Todos debemos sentirnos aliviados porque el pasado miércoles fueran excarcelados los dirigentes más destacados de las protestas y resistencia civil en Nicaragua, así como periodistas apresados por ejercer su trabajo con responsabilidad e independencia. Entre estos últimos, destacan Lucía Pineda, quien tiene la nacionalidad nicaragüense y costarricense, y Miguel Mora, director de 100% Noticias, la televisora informativa donde ella trabajaba. Que las 56 personas incluidas en ese grupo puedan, al fin, dejar las precarias condiciones en que se mantenían encarceladas es un triunfo para su libertad y dignidad, que celebramos.
A la vez, sin embargo, debemos sentirnos indignados por la maniobra legislativa que condujo a su salida de prisión. No se trata de una liberación plena, que les permita retomar sin limitaciones sus derechos ciudadanos y disfrutar de un debido proceso legal; al contrario, se sustenta en una vergonzosa ley de “amnistía” aprobada el sábado 8 por la mayoría sandinista impuesta en la Asamblea Nacional de Nicaragua, cuyo real propósito es otorgar impunidad a los policías y paramilitares del régimen que han reprimido y asesinado a centenares de nicaragüenses, en su mayoría jóvenes, a partir del 18 de abril del pasado año.
Por un lado, la norma impedirá —mientras Daniel Ortega esté en el poder— el procesamiento y condena de personas involucradas en las graves violaciones a los derechos humanos durante las protestas desatadas en esa fecha. De acuerdo con los datos más conservadores, en ellas resultaron muertas alrededor de 340 personas, casi todas manifestantes, y 2.000 sufrieron heridas. Por otro lado, las víctimas de la represión quedarán como virtuales rehenes del régimen porque si volvieran a participar en los “actos” por los cuales fueron encarceladas, arbitrariamente, regresarán a prisión.

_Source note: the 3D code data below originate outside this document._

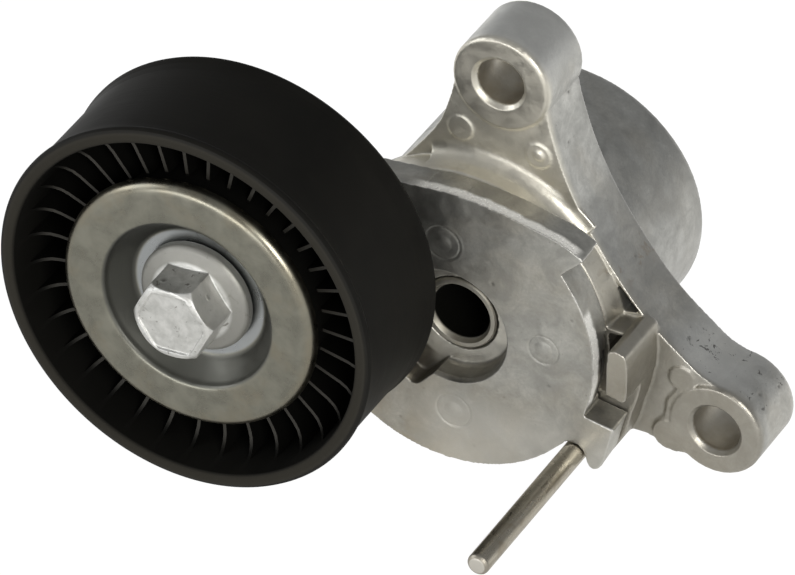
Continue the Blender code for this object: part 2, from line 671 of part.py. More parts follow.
# -------------------------------------------------------------------- bearing
def groove(side):
    """Raceway arc from front to rear; side is +1 on the outer ring, -1 on the inner."""
    points = []
    for i in range(GROOVE_STEPS + 1):
        angle = math.radians(-GROOVE_HALF_ANGLE + 2.0 * GROOVE_HALF_ANGLE * i / GROOVE_STEPS)
        points.append((BALL_PITCH_R + side * GROOVE_R * math.cos(angle),
                       BEARING_MID + GROOVE_R * math.sin(angle)))
    return points


def bearing_rings():
    front, rear = BEARING_FRONT, BEARING_REAR
    outer = [
        (OUTER_LAND_R, front), (BEARING_R - 0.4, front), (BEARING_R, front + 0.4),
        (BEARING_R, rear - 0.4), (BEARING_R - 0.4, rear), (OUTER_LAND_R, rear),
        (OUTER_LAND_R, rear - LAND_STEP), *reversed(groove(1)), (OUTER_LAND_R, front + LAND_STEP)]
    turned_part("bearing_outer_ring", "bearing_outer_steel", outer, 28, PULLEY_AXIS)
    inner = [
        (BEARING_BORE_R, front), (INNER_LAND_R, front), (INNER_LAND_R, front + LAND_STEP),
        *groove(-1), (INNER_LAND_R, rear - LAND_STEP), (INNER_LAND_R, rear),
        (BEARING_BORE_R, rear)]
    turned_part("bearing_inner_ring", "bearing_inner_steel", inner, 32, PULLEY_AXIS)


def ball_places():
    """Angle in radians and drawn centre of each ball."""
    places = []
    for i in range(BALL_COUNT):
        angle = math.radians(BALL_START + 360.0 * i / BALL_COUNT)
        places.append((angle, (PULLEY_AXIS[0] + BALL_PITCH_R * math.cos(angle), BEARING_MID,
                               PULLEY_AXIS[1] + BALL_PITCH_R * math.sin(angle))))
    return places


def balls():
    """Each ball has its own origin; its mesh carries the datum shift."""
    mat = material("ball_steel")
    for number, (_, centre) in enumerate(ball_places(), start=1):
        bm = bmesh.new()
        bmesh.ops.create_icosphere(bm, subdivisions=2, radius=BALL_R)
        ball = finish("ball_%d" % number, bm, mat, smooth=80.0)
        ball.location = [value * MM for value in centre]


def ball_cage():
    """Ring around the ball pitch circle with a radial pocket for each ball."""
    bm = bmesh.new()
    ring = rectangle(BALL_PITCH_R - CAGE_HALF_WALL, BALL_PITCH_R + CAGE_HALF_WALL,
                     BEARING_MID - CAGE_HALF_DEPTH, BEARING_MID + CAGE_HALF_DEPTH)
    lathe(bm, ring, 32, PULLEY_AXIS)
    cage = finish("ball_cage", bm)
    pocket_r = BALL_R + GAP + 0.1
    pockets = bmesh.new()
    for angle, centre in ball_places():
        made = bmesh.ops.create_cone(pockets, cap_ends=True, segments=10, radius1=pocket_r,
                                     radius2=pocket_r, depth=8.0)
        spin = (Matrix.Rotation(-angle, 4, 'Y')
                @ Matrix.Rotation(math.radians(90.0), 4, 'Y'))
        bmesh.ops.transform(pockets, matrix=Matrix.Translation(centre) @ spin,
                            verts=made["verts"])
    cut(cage, tool(pockets))
    tidy(cage, material("cage_polymer"))


def seals():
    front, rear = BEARING_FRONT + GAP, BEARING_REAR - GAP
    turned_part("front_seal", "seal_rubber",
                rectangle(SEAL_IN_R, SEAL_OUT_R, front, front + SEAL_DEPTH), 36, PULLEY_AXIS)
    turned_part("rear_seal", "rear_seal_rubber",
                rectangle(SEAL_IN_R, SEAL_OUT_R, rear - SEAL_DEPTH, rear), 36, PULLEY_AXIS)


# ------------------------------------------------------------ pulley hardware
def front_dust_cover():
    """Dished cover: front skin outwards, then rear skin back to the bore."""
    front_skin = [
        (4.4, -69.2), (11.9, -69.2), (12.7, -69.5), (15.9, -73.5), (16.9, -74.1),
        (22.4, -74.25), (23.2, -74.0), (23.7, -73.3), (23.75, -72.0)]
    rear_skin = [
        (23.0, -72.0), (22.95, -73.0), (22.4, -73.4), (17.0, -73.3), (16.3, -73.0),
        (13.2, -68.9), (12.2, -68.4), (4.4, -68.4)]
    turned_part("front_dust_cover", "cover_zinc_steel", front_skin + rear_skin, 48, PULLEY_AXIS)


def pulley_spacer():
    bore, outer, chamfer = BOLT_SHANK_R + GAP, BEARING_BORE_R - GAP, 0.3
    front, rear = BEARING_FRONT, BEARING_REAR
    profile = [
        (bore, front), (outer - chamfer, front), (outer, front + chamfer),
        (outer, rear - chamfer), (outer - chamfer, rear), (bore, rear)]
    turned_part("pulley_spacer", "spacer_steel", profile, 40, PULLEY_AXIS)


def rear_dust_shield():
    profile = [
        (4.4, -55.8), (17.4, -55.8), (18.9, -54.6), (18.6, -54.0), (17.1, -55.0), (4.4, -55.0)]
    turned_part("rear_dust_shield", "shield_steel", profile, 40, PULLEY_AXIS)


def hexagon(across_flats):
    """Hexagon outline on the bolt's axis."""
    corner_r = across_flats / math.sqrt(3.0)
    return arc(corner_r, BOLT_TURN, BOLT_TURN + 300.0, 5, PULLEY_AXIS)


def bolt_head():
    """Helper solid: hexagon whose front corners are trimmed round."""
    head = slab(hexagon(BOLT_FLATS + 0.2), BOLT_TOP, BOLT_FLANGE_FRONT + 0.6)
    trim = [
        (0.0, BOLT_TOP), (6.25, BOLT_TOP), (7.0, BOLT_TOP + 0.45), (7.75, BOLT_TOP + 1.6),
        (7.75, BOLT_FLANGE_FRONT + 2.0), (0.0, BOLT_FLANGE_FRONT + 2.0)]
    combine(head, turned(trim, 36, PULLEY_AXIS), 'INTERSECT')
    return head


def pulley_bolt():
    flange_and_shank = [
        (0.0, BOLT_FLANGE_FRONT - 1.1), (7.2, BOLT_FLANGE_FRONT - 1.1),
        (9.8, BOLT_FLANGE_FRONT - 0.15), (BOLT_FLANGE_R, BOLT_FLANGE_FRONT + 0.3),
        (BOLT_FLANGE_R, BOLT_FLANGE_BACK - 0.2), (BOLT_FLANGE_R - 0.2, BOLT_FLANGE_BACK),
        (BOLT_SHANK_R, BOLT_FLANGE_BACK), (BOLT_SHANK_R, BOLT_END - 0.8),
        (BOLT_SHANK_R - 0.8, BOLT_END), (0.0, BOLT_END)]
    bm = bmesh.new()
    lathe(bm, flange_and_shank, 40, PULLEY_AXIS)
    bolt = finish("pulley_bolt", bm)
    add(bolt, bolt_head())
    # shallow dish in the head inside a raised hexagonal border
    dish = rounded(hexagon(BOLT_FLATS - 1.9), 1.6, 3)
    cut(bolt, slab(dish, BOLT_TOP - 1.0, BOLT_TOP + 0.3))
    tidy(bolt, material("bolt_zinc"))


# ------------------------------------------------------------ pivot internals
def pivot_shaft():
    """Hollow shaft with a flared lip at the front."""
    profile = [
        (SHAFT_IN_R, -3.7), (SHAFT_R, -3.7), (SHAFT_R, -39.35), (SHAFT_LIP_R, -40.25),
        (SHAFT_LIP_R, -40.6), (SHAFT_LIP_R - 0.25, -40.9), (SHAFT_IN_R + 0.7, -40.9),
        (SHAFT_IN_R, -39.8)]
    turned_part("pivot_shaft", "shaft_steel", profile, 40)


def pivot_rings():
    """Bushes and thrust washer on the shaft, and the friction ring in the rim."""
    turned_part("front_bush", "bush_polymer",
                rectangle(BUSH_IN_R, BUSH_OUT_R, -37.9, -27.0), 32)
    turned_part("rear_bush", "rear_bush_polymer",
                rectangle(BUSH_IN_R, BUSH_OUT_R, -24.0, -13.5), 32)
    turned_part("thrust_washer", "thrust_washer_bronze",
                rectangle(BUSH_IN_R, 11.4, -12.7, -10.8), 32)
    outer = RIM_IN_R - GAP
    friction = [(20.6, -38.5), (outer, -38.5), (outer, -34.0), (22.4, -34.0), (20.6, -35.6)]
    turned_part("friction_ring", "friction_ring_polymer", friction, 40)


def spring_seat():
    """Open ring on the drum floor with a raised outer edge."""
    rear = DRUM_FLOOR - GAP
    profile = [(12.4, rear), (21.4, rear), (21.4, -7.2), (19.4, -7.2), (19.4, -6.2), (12.4, -6.2)]
    turned_part("spring_seat", "spring_seat_polymer", profile, 30, start=-70.0, sweep=300.0)


def torsion_spring():
    """Helical wire with flat ends."""
    bm = bmesh.new()
    rings = []
    for i in range(SPRING_STEPS + 1):
        t = i / SPRING_STEPS
        turn = math.radians(SPRING_START) + 2 * math.pi * SPRING_TURNS * t
        y = SPRING_REAR + (SPRING_FRONT - SPRING_REAR) * t
        ring = []
        for k in range(SPRING_SIDES):
            around = 2 * math.pi * k / SPRING_SIDES
            radius = SPRING_R + SPRING_WIRE_R * math.cos(around)
            ring.append(bm.verts.new((radius * math.cos(turn),
                                      y + SPRING_WIRE_R * math.sin(around),
                                      radius * math.sin(turn))))
        rings.append(ring)
    for here, there in zip(rings, rings[1:]):
        for k in range(SPRING_SIDES):
            m = (k + 1) % SPRING_SIDES
            bm.faces.new((here[k], there[k], there[m], here[m]))
    bm.faces.new(rings[0])
    bm.faces.new(list(reversed(rings[-1])))
    finish("torsion_spring", bm, material("spring_steel"), smooth=60.0)


def lock_pin():
    """Straight pin with a rounded front end and a tapered rear tip."""
    profile = [
        (0.0, PIN_FRONT), (PIN_R - 0.5, PIN_FRONT + 0.05), (PIN_R - 0.12, PIN_FRONT + 0.3),
        (PIN_R, PIN_FRONT + 0.7), (PIN_R, ARM_FRONT + 1.2), (1.2, ARM_FRONT + 5.4),
        (0.85, PIN_TIP), (0.0, PIN_TIP)]
    turned_part("lock_pin", "pin_steel", profile, 24, PIN_AXIS)


base_housing()
tensioner_arm()
pulley()
bearing_rings()
balls()
ball_cage()
seals()
front_dust_cover()
pulley_spacer()
rear_dust_shield()
pulley_bolt()
pivot_shaft()
pivot_rings()
spring_seat()
torsion_spring()
lock_pin()
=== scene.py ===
"""Belt tensioner idler: the detailed looks of its CAD pieces, with a floor, lights and camera.

The front is -Y, right is +X and up is +Z.  All axes run along Y: the pivot's through the
origin, the pulley's, bolt's and bearing's together beside it, and the lock pin's.

Castings are voxel-remeshed copies of the CAD solids with softened edges, a cast skin, trim
marks and small dents.  Turned, pressed and moulded pieces are rebuilt finer than the CAD
ones.  Sizes are in millimetres.  A depth is Y measured from the datum plane; meshes are
drawn in depths and moved by DATUM into the world, whose unit is the metre.
"""
import bpy
import bmesh
import math
import numpy as np
from functools import reduce
from itertools import product
from mathutils import Matrix, Vector


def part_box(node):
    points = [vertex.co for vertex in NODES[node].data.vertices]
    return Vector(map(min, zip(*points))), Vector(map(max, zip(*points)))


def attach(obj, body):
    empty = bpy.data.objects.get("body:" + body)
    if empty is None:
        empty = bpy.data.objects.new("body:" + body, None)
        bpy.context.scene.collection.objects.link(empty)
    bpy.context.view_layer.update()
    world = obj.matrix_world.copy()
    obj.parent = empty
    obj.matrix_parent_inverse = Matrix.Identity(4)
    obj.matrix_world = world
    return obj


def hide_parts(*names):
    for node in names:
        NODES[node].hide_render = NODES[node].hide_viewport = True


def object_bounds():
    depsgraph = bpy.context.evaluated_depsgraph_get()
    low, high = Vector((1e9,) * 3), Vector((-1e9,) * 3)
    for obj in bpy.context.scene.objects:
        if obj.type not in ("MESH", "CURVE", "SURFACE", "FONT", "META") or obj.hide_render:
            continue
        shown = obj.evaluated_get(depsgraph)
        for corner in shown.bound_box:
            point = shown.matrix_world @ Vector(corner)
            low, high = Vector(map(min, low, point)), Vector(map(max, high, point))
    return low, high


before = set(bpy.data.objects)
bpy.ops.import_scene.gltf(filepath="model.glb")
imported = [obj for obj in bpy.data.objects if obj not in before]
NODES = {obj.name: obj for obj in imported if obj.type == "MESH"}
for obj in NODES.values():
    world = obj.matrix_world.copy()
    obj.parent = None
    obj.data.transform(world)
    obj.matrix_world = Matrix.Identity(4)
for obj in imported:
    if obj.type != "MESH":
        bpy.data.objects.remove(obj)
CAD_LO, CAD_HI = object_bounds()
MM = 0.001

# The datum plane lies 1.5 mm in front of the rear of the base.
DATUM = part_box("base_housing")[1].y / MM - 1.5


def place(node):
    """Axis (x, z), front depth, rear depth and radius of a round node."""
    low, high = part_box(node)
    axis = ((low.x + high.x) / 2 / MM, (low.z + high.z) / 2 / MM)
    return axis, low.y / MM - DATUM, high.y / MM - DATUM, (high.x - low.x) / 2 / MM


PIVOT_AXIS = (0.0, 0.0)
PULLEY_AXIS, PULLEY_FRONT, PULLEY_REAR, PULLEY_RADIUS = place("pulley")
BEARING_FRONT, BEARING_REAR, BEARING_RADIUS = place("bearing_outer_ring")[1:]
PIN_AXIS, PIN_FRONT, PIN_TIP, PIN_RADIUS = place("lock_pin")

ARM_FACE = -45.0                              # depth of the front of the arm's disc
EAR_FACE = -34.4                              # depth of the flat seats on the base's ears
BASE_HOLES = ((3.8, 44.1), (44.8, -13.2))     # axes of the holes: upper ear, right ear


# --------------------------------------------------------------- noise fields
def lattice(ix, iy, iz, seed):
    """Hashed value, 0 to 1, of whole-numbered lattice points."""
    mixed = (ix * 73856093) ^ (iy * 19349663) ^ (iz * 83492791) ^ (seed * 40503)
    mixed = mixed & 0xFFFFFFFF
    mixed = ((mixed ^ (mixed >> 13)) * 1274126177) & 0xFFFFFFFF
    mixed = ((mixed ^ (mixed >> 15)) * 668265263) & 0xFFFFFFFF
    return ((mixed ^ (mixed >> 16)) & 0xFFFF) / 65535.0


def value_noise(points, seed):
    """Smooth noise, -1 to 1, of an N x 3 array of points."""
    cell = np.floor(points).astype(np.int64)
    part = points - cell
    eased = part * part * part * (part * (part * 6 - 15) + 10)
    total = np.zeros(len(points))
    for corner in product((0, 1), repeat=3):
        weight = np.where(corner, eased, 1 - eased)
        value = lattice(*(cell + corner).T, seed)
        total += weight[:, 0] * weight[:, 1] * weight[:, 2] * value
    return total * 2 - 1


def layered_noise(points, octaves, seed):
    """Value noise summed over octaves that halve in size and strength."""
    total, strength, full = np.zeros(len(points)), 1.0, 0.0
    for k in range(octaves):
        total += strength * value_noise(points * 2 ** k + 17.3 * k, seed + k)
        full += strength
        strength *= 0.5
    return total / full


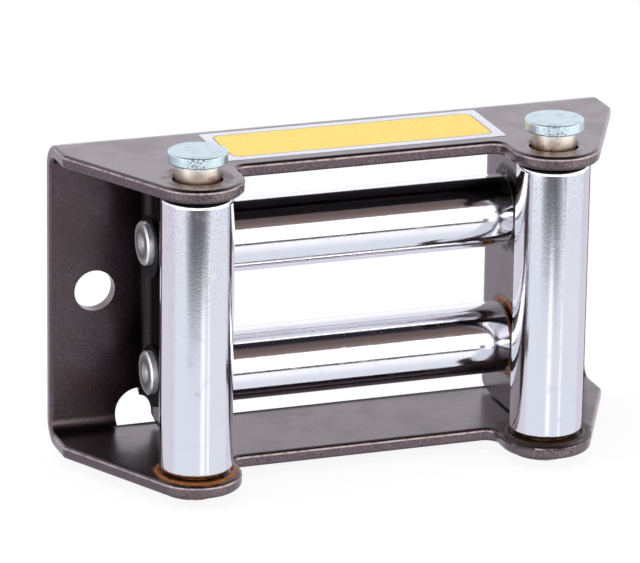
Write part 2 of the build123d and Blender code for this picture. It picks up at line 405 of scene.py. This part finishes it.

Por esto, al júbilo de ver a decenas de buenos nicaragüenses fuera de las cárceles debe unirse la condena y el rechazo por impedir que sus agresores y asesinos enfrenten la justicia. Tal decisión contradice los tratados internacionales y la práctica de los derechos humanos, según los cuales los crímenes de lesa humanidad ni prescriben ni deben quedar impunes. Lo dijo claramente la expresidenta chilena Michelle Bachelet, alta comisionada de las Naciones Unidas en la materia, al reaccionar a esa espuria ley: “Las amnistías por graves violaciones de derechos humanos están prohibidas por el derecho internacional. Estas generan impunidad, lo que puede llevar a más violaciones”. Además —añadió—, pueden socavar el derecho de las víctimas a un recurso efectivo, incluidos “las reparaciones y el derecho a la verdad”, y exigió que "las personas detenidas arbitrariamente en el contexto de las protestas o por expresar opiniones disidentes” sean puestas en libertad y sus procesos penales, desestimados.
La falsa “amnistía” no cumple con nada de lo anterior. He ahí su nula legitimidad y la indignación que ha generado en Nicaragua y el mundo democrático. Precisamente por esto tiene una gran debilidad: si en un futuro no lejano, como esperamos, al fin retorna la libertad a Nicaragua, los perpetradores de los asesinatos y la represión no tendrán otra opción que enfrentar la justicia penal, ojalá dentro del país, pero, si no, también fuera, gracias al principio de jurisdicción universal en el caso de derechos humanos y a la existencia de una Corte Penal Internacional.
Muchos de los excarcelados han declarado que, a pesar de la espada de Damocles que pende sobre sus cabezas, no cesarán en su oposición al régimen. Su valentía y empeño, como el de tantos otros nicaragüenses, es la mayor esperanza de que, muy pronto, la impunidad desaparezca, las víctimas sean compensadas y los represores, castigados.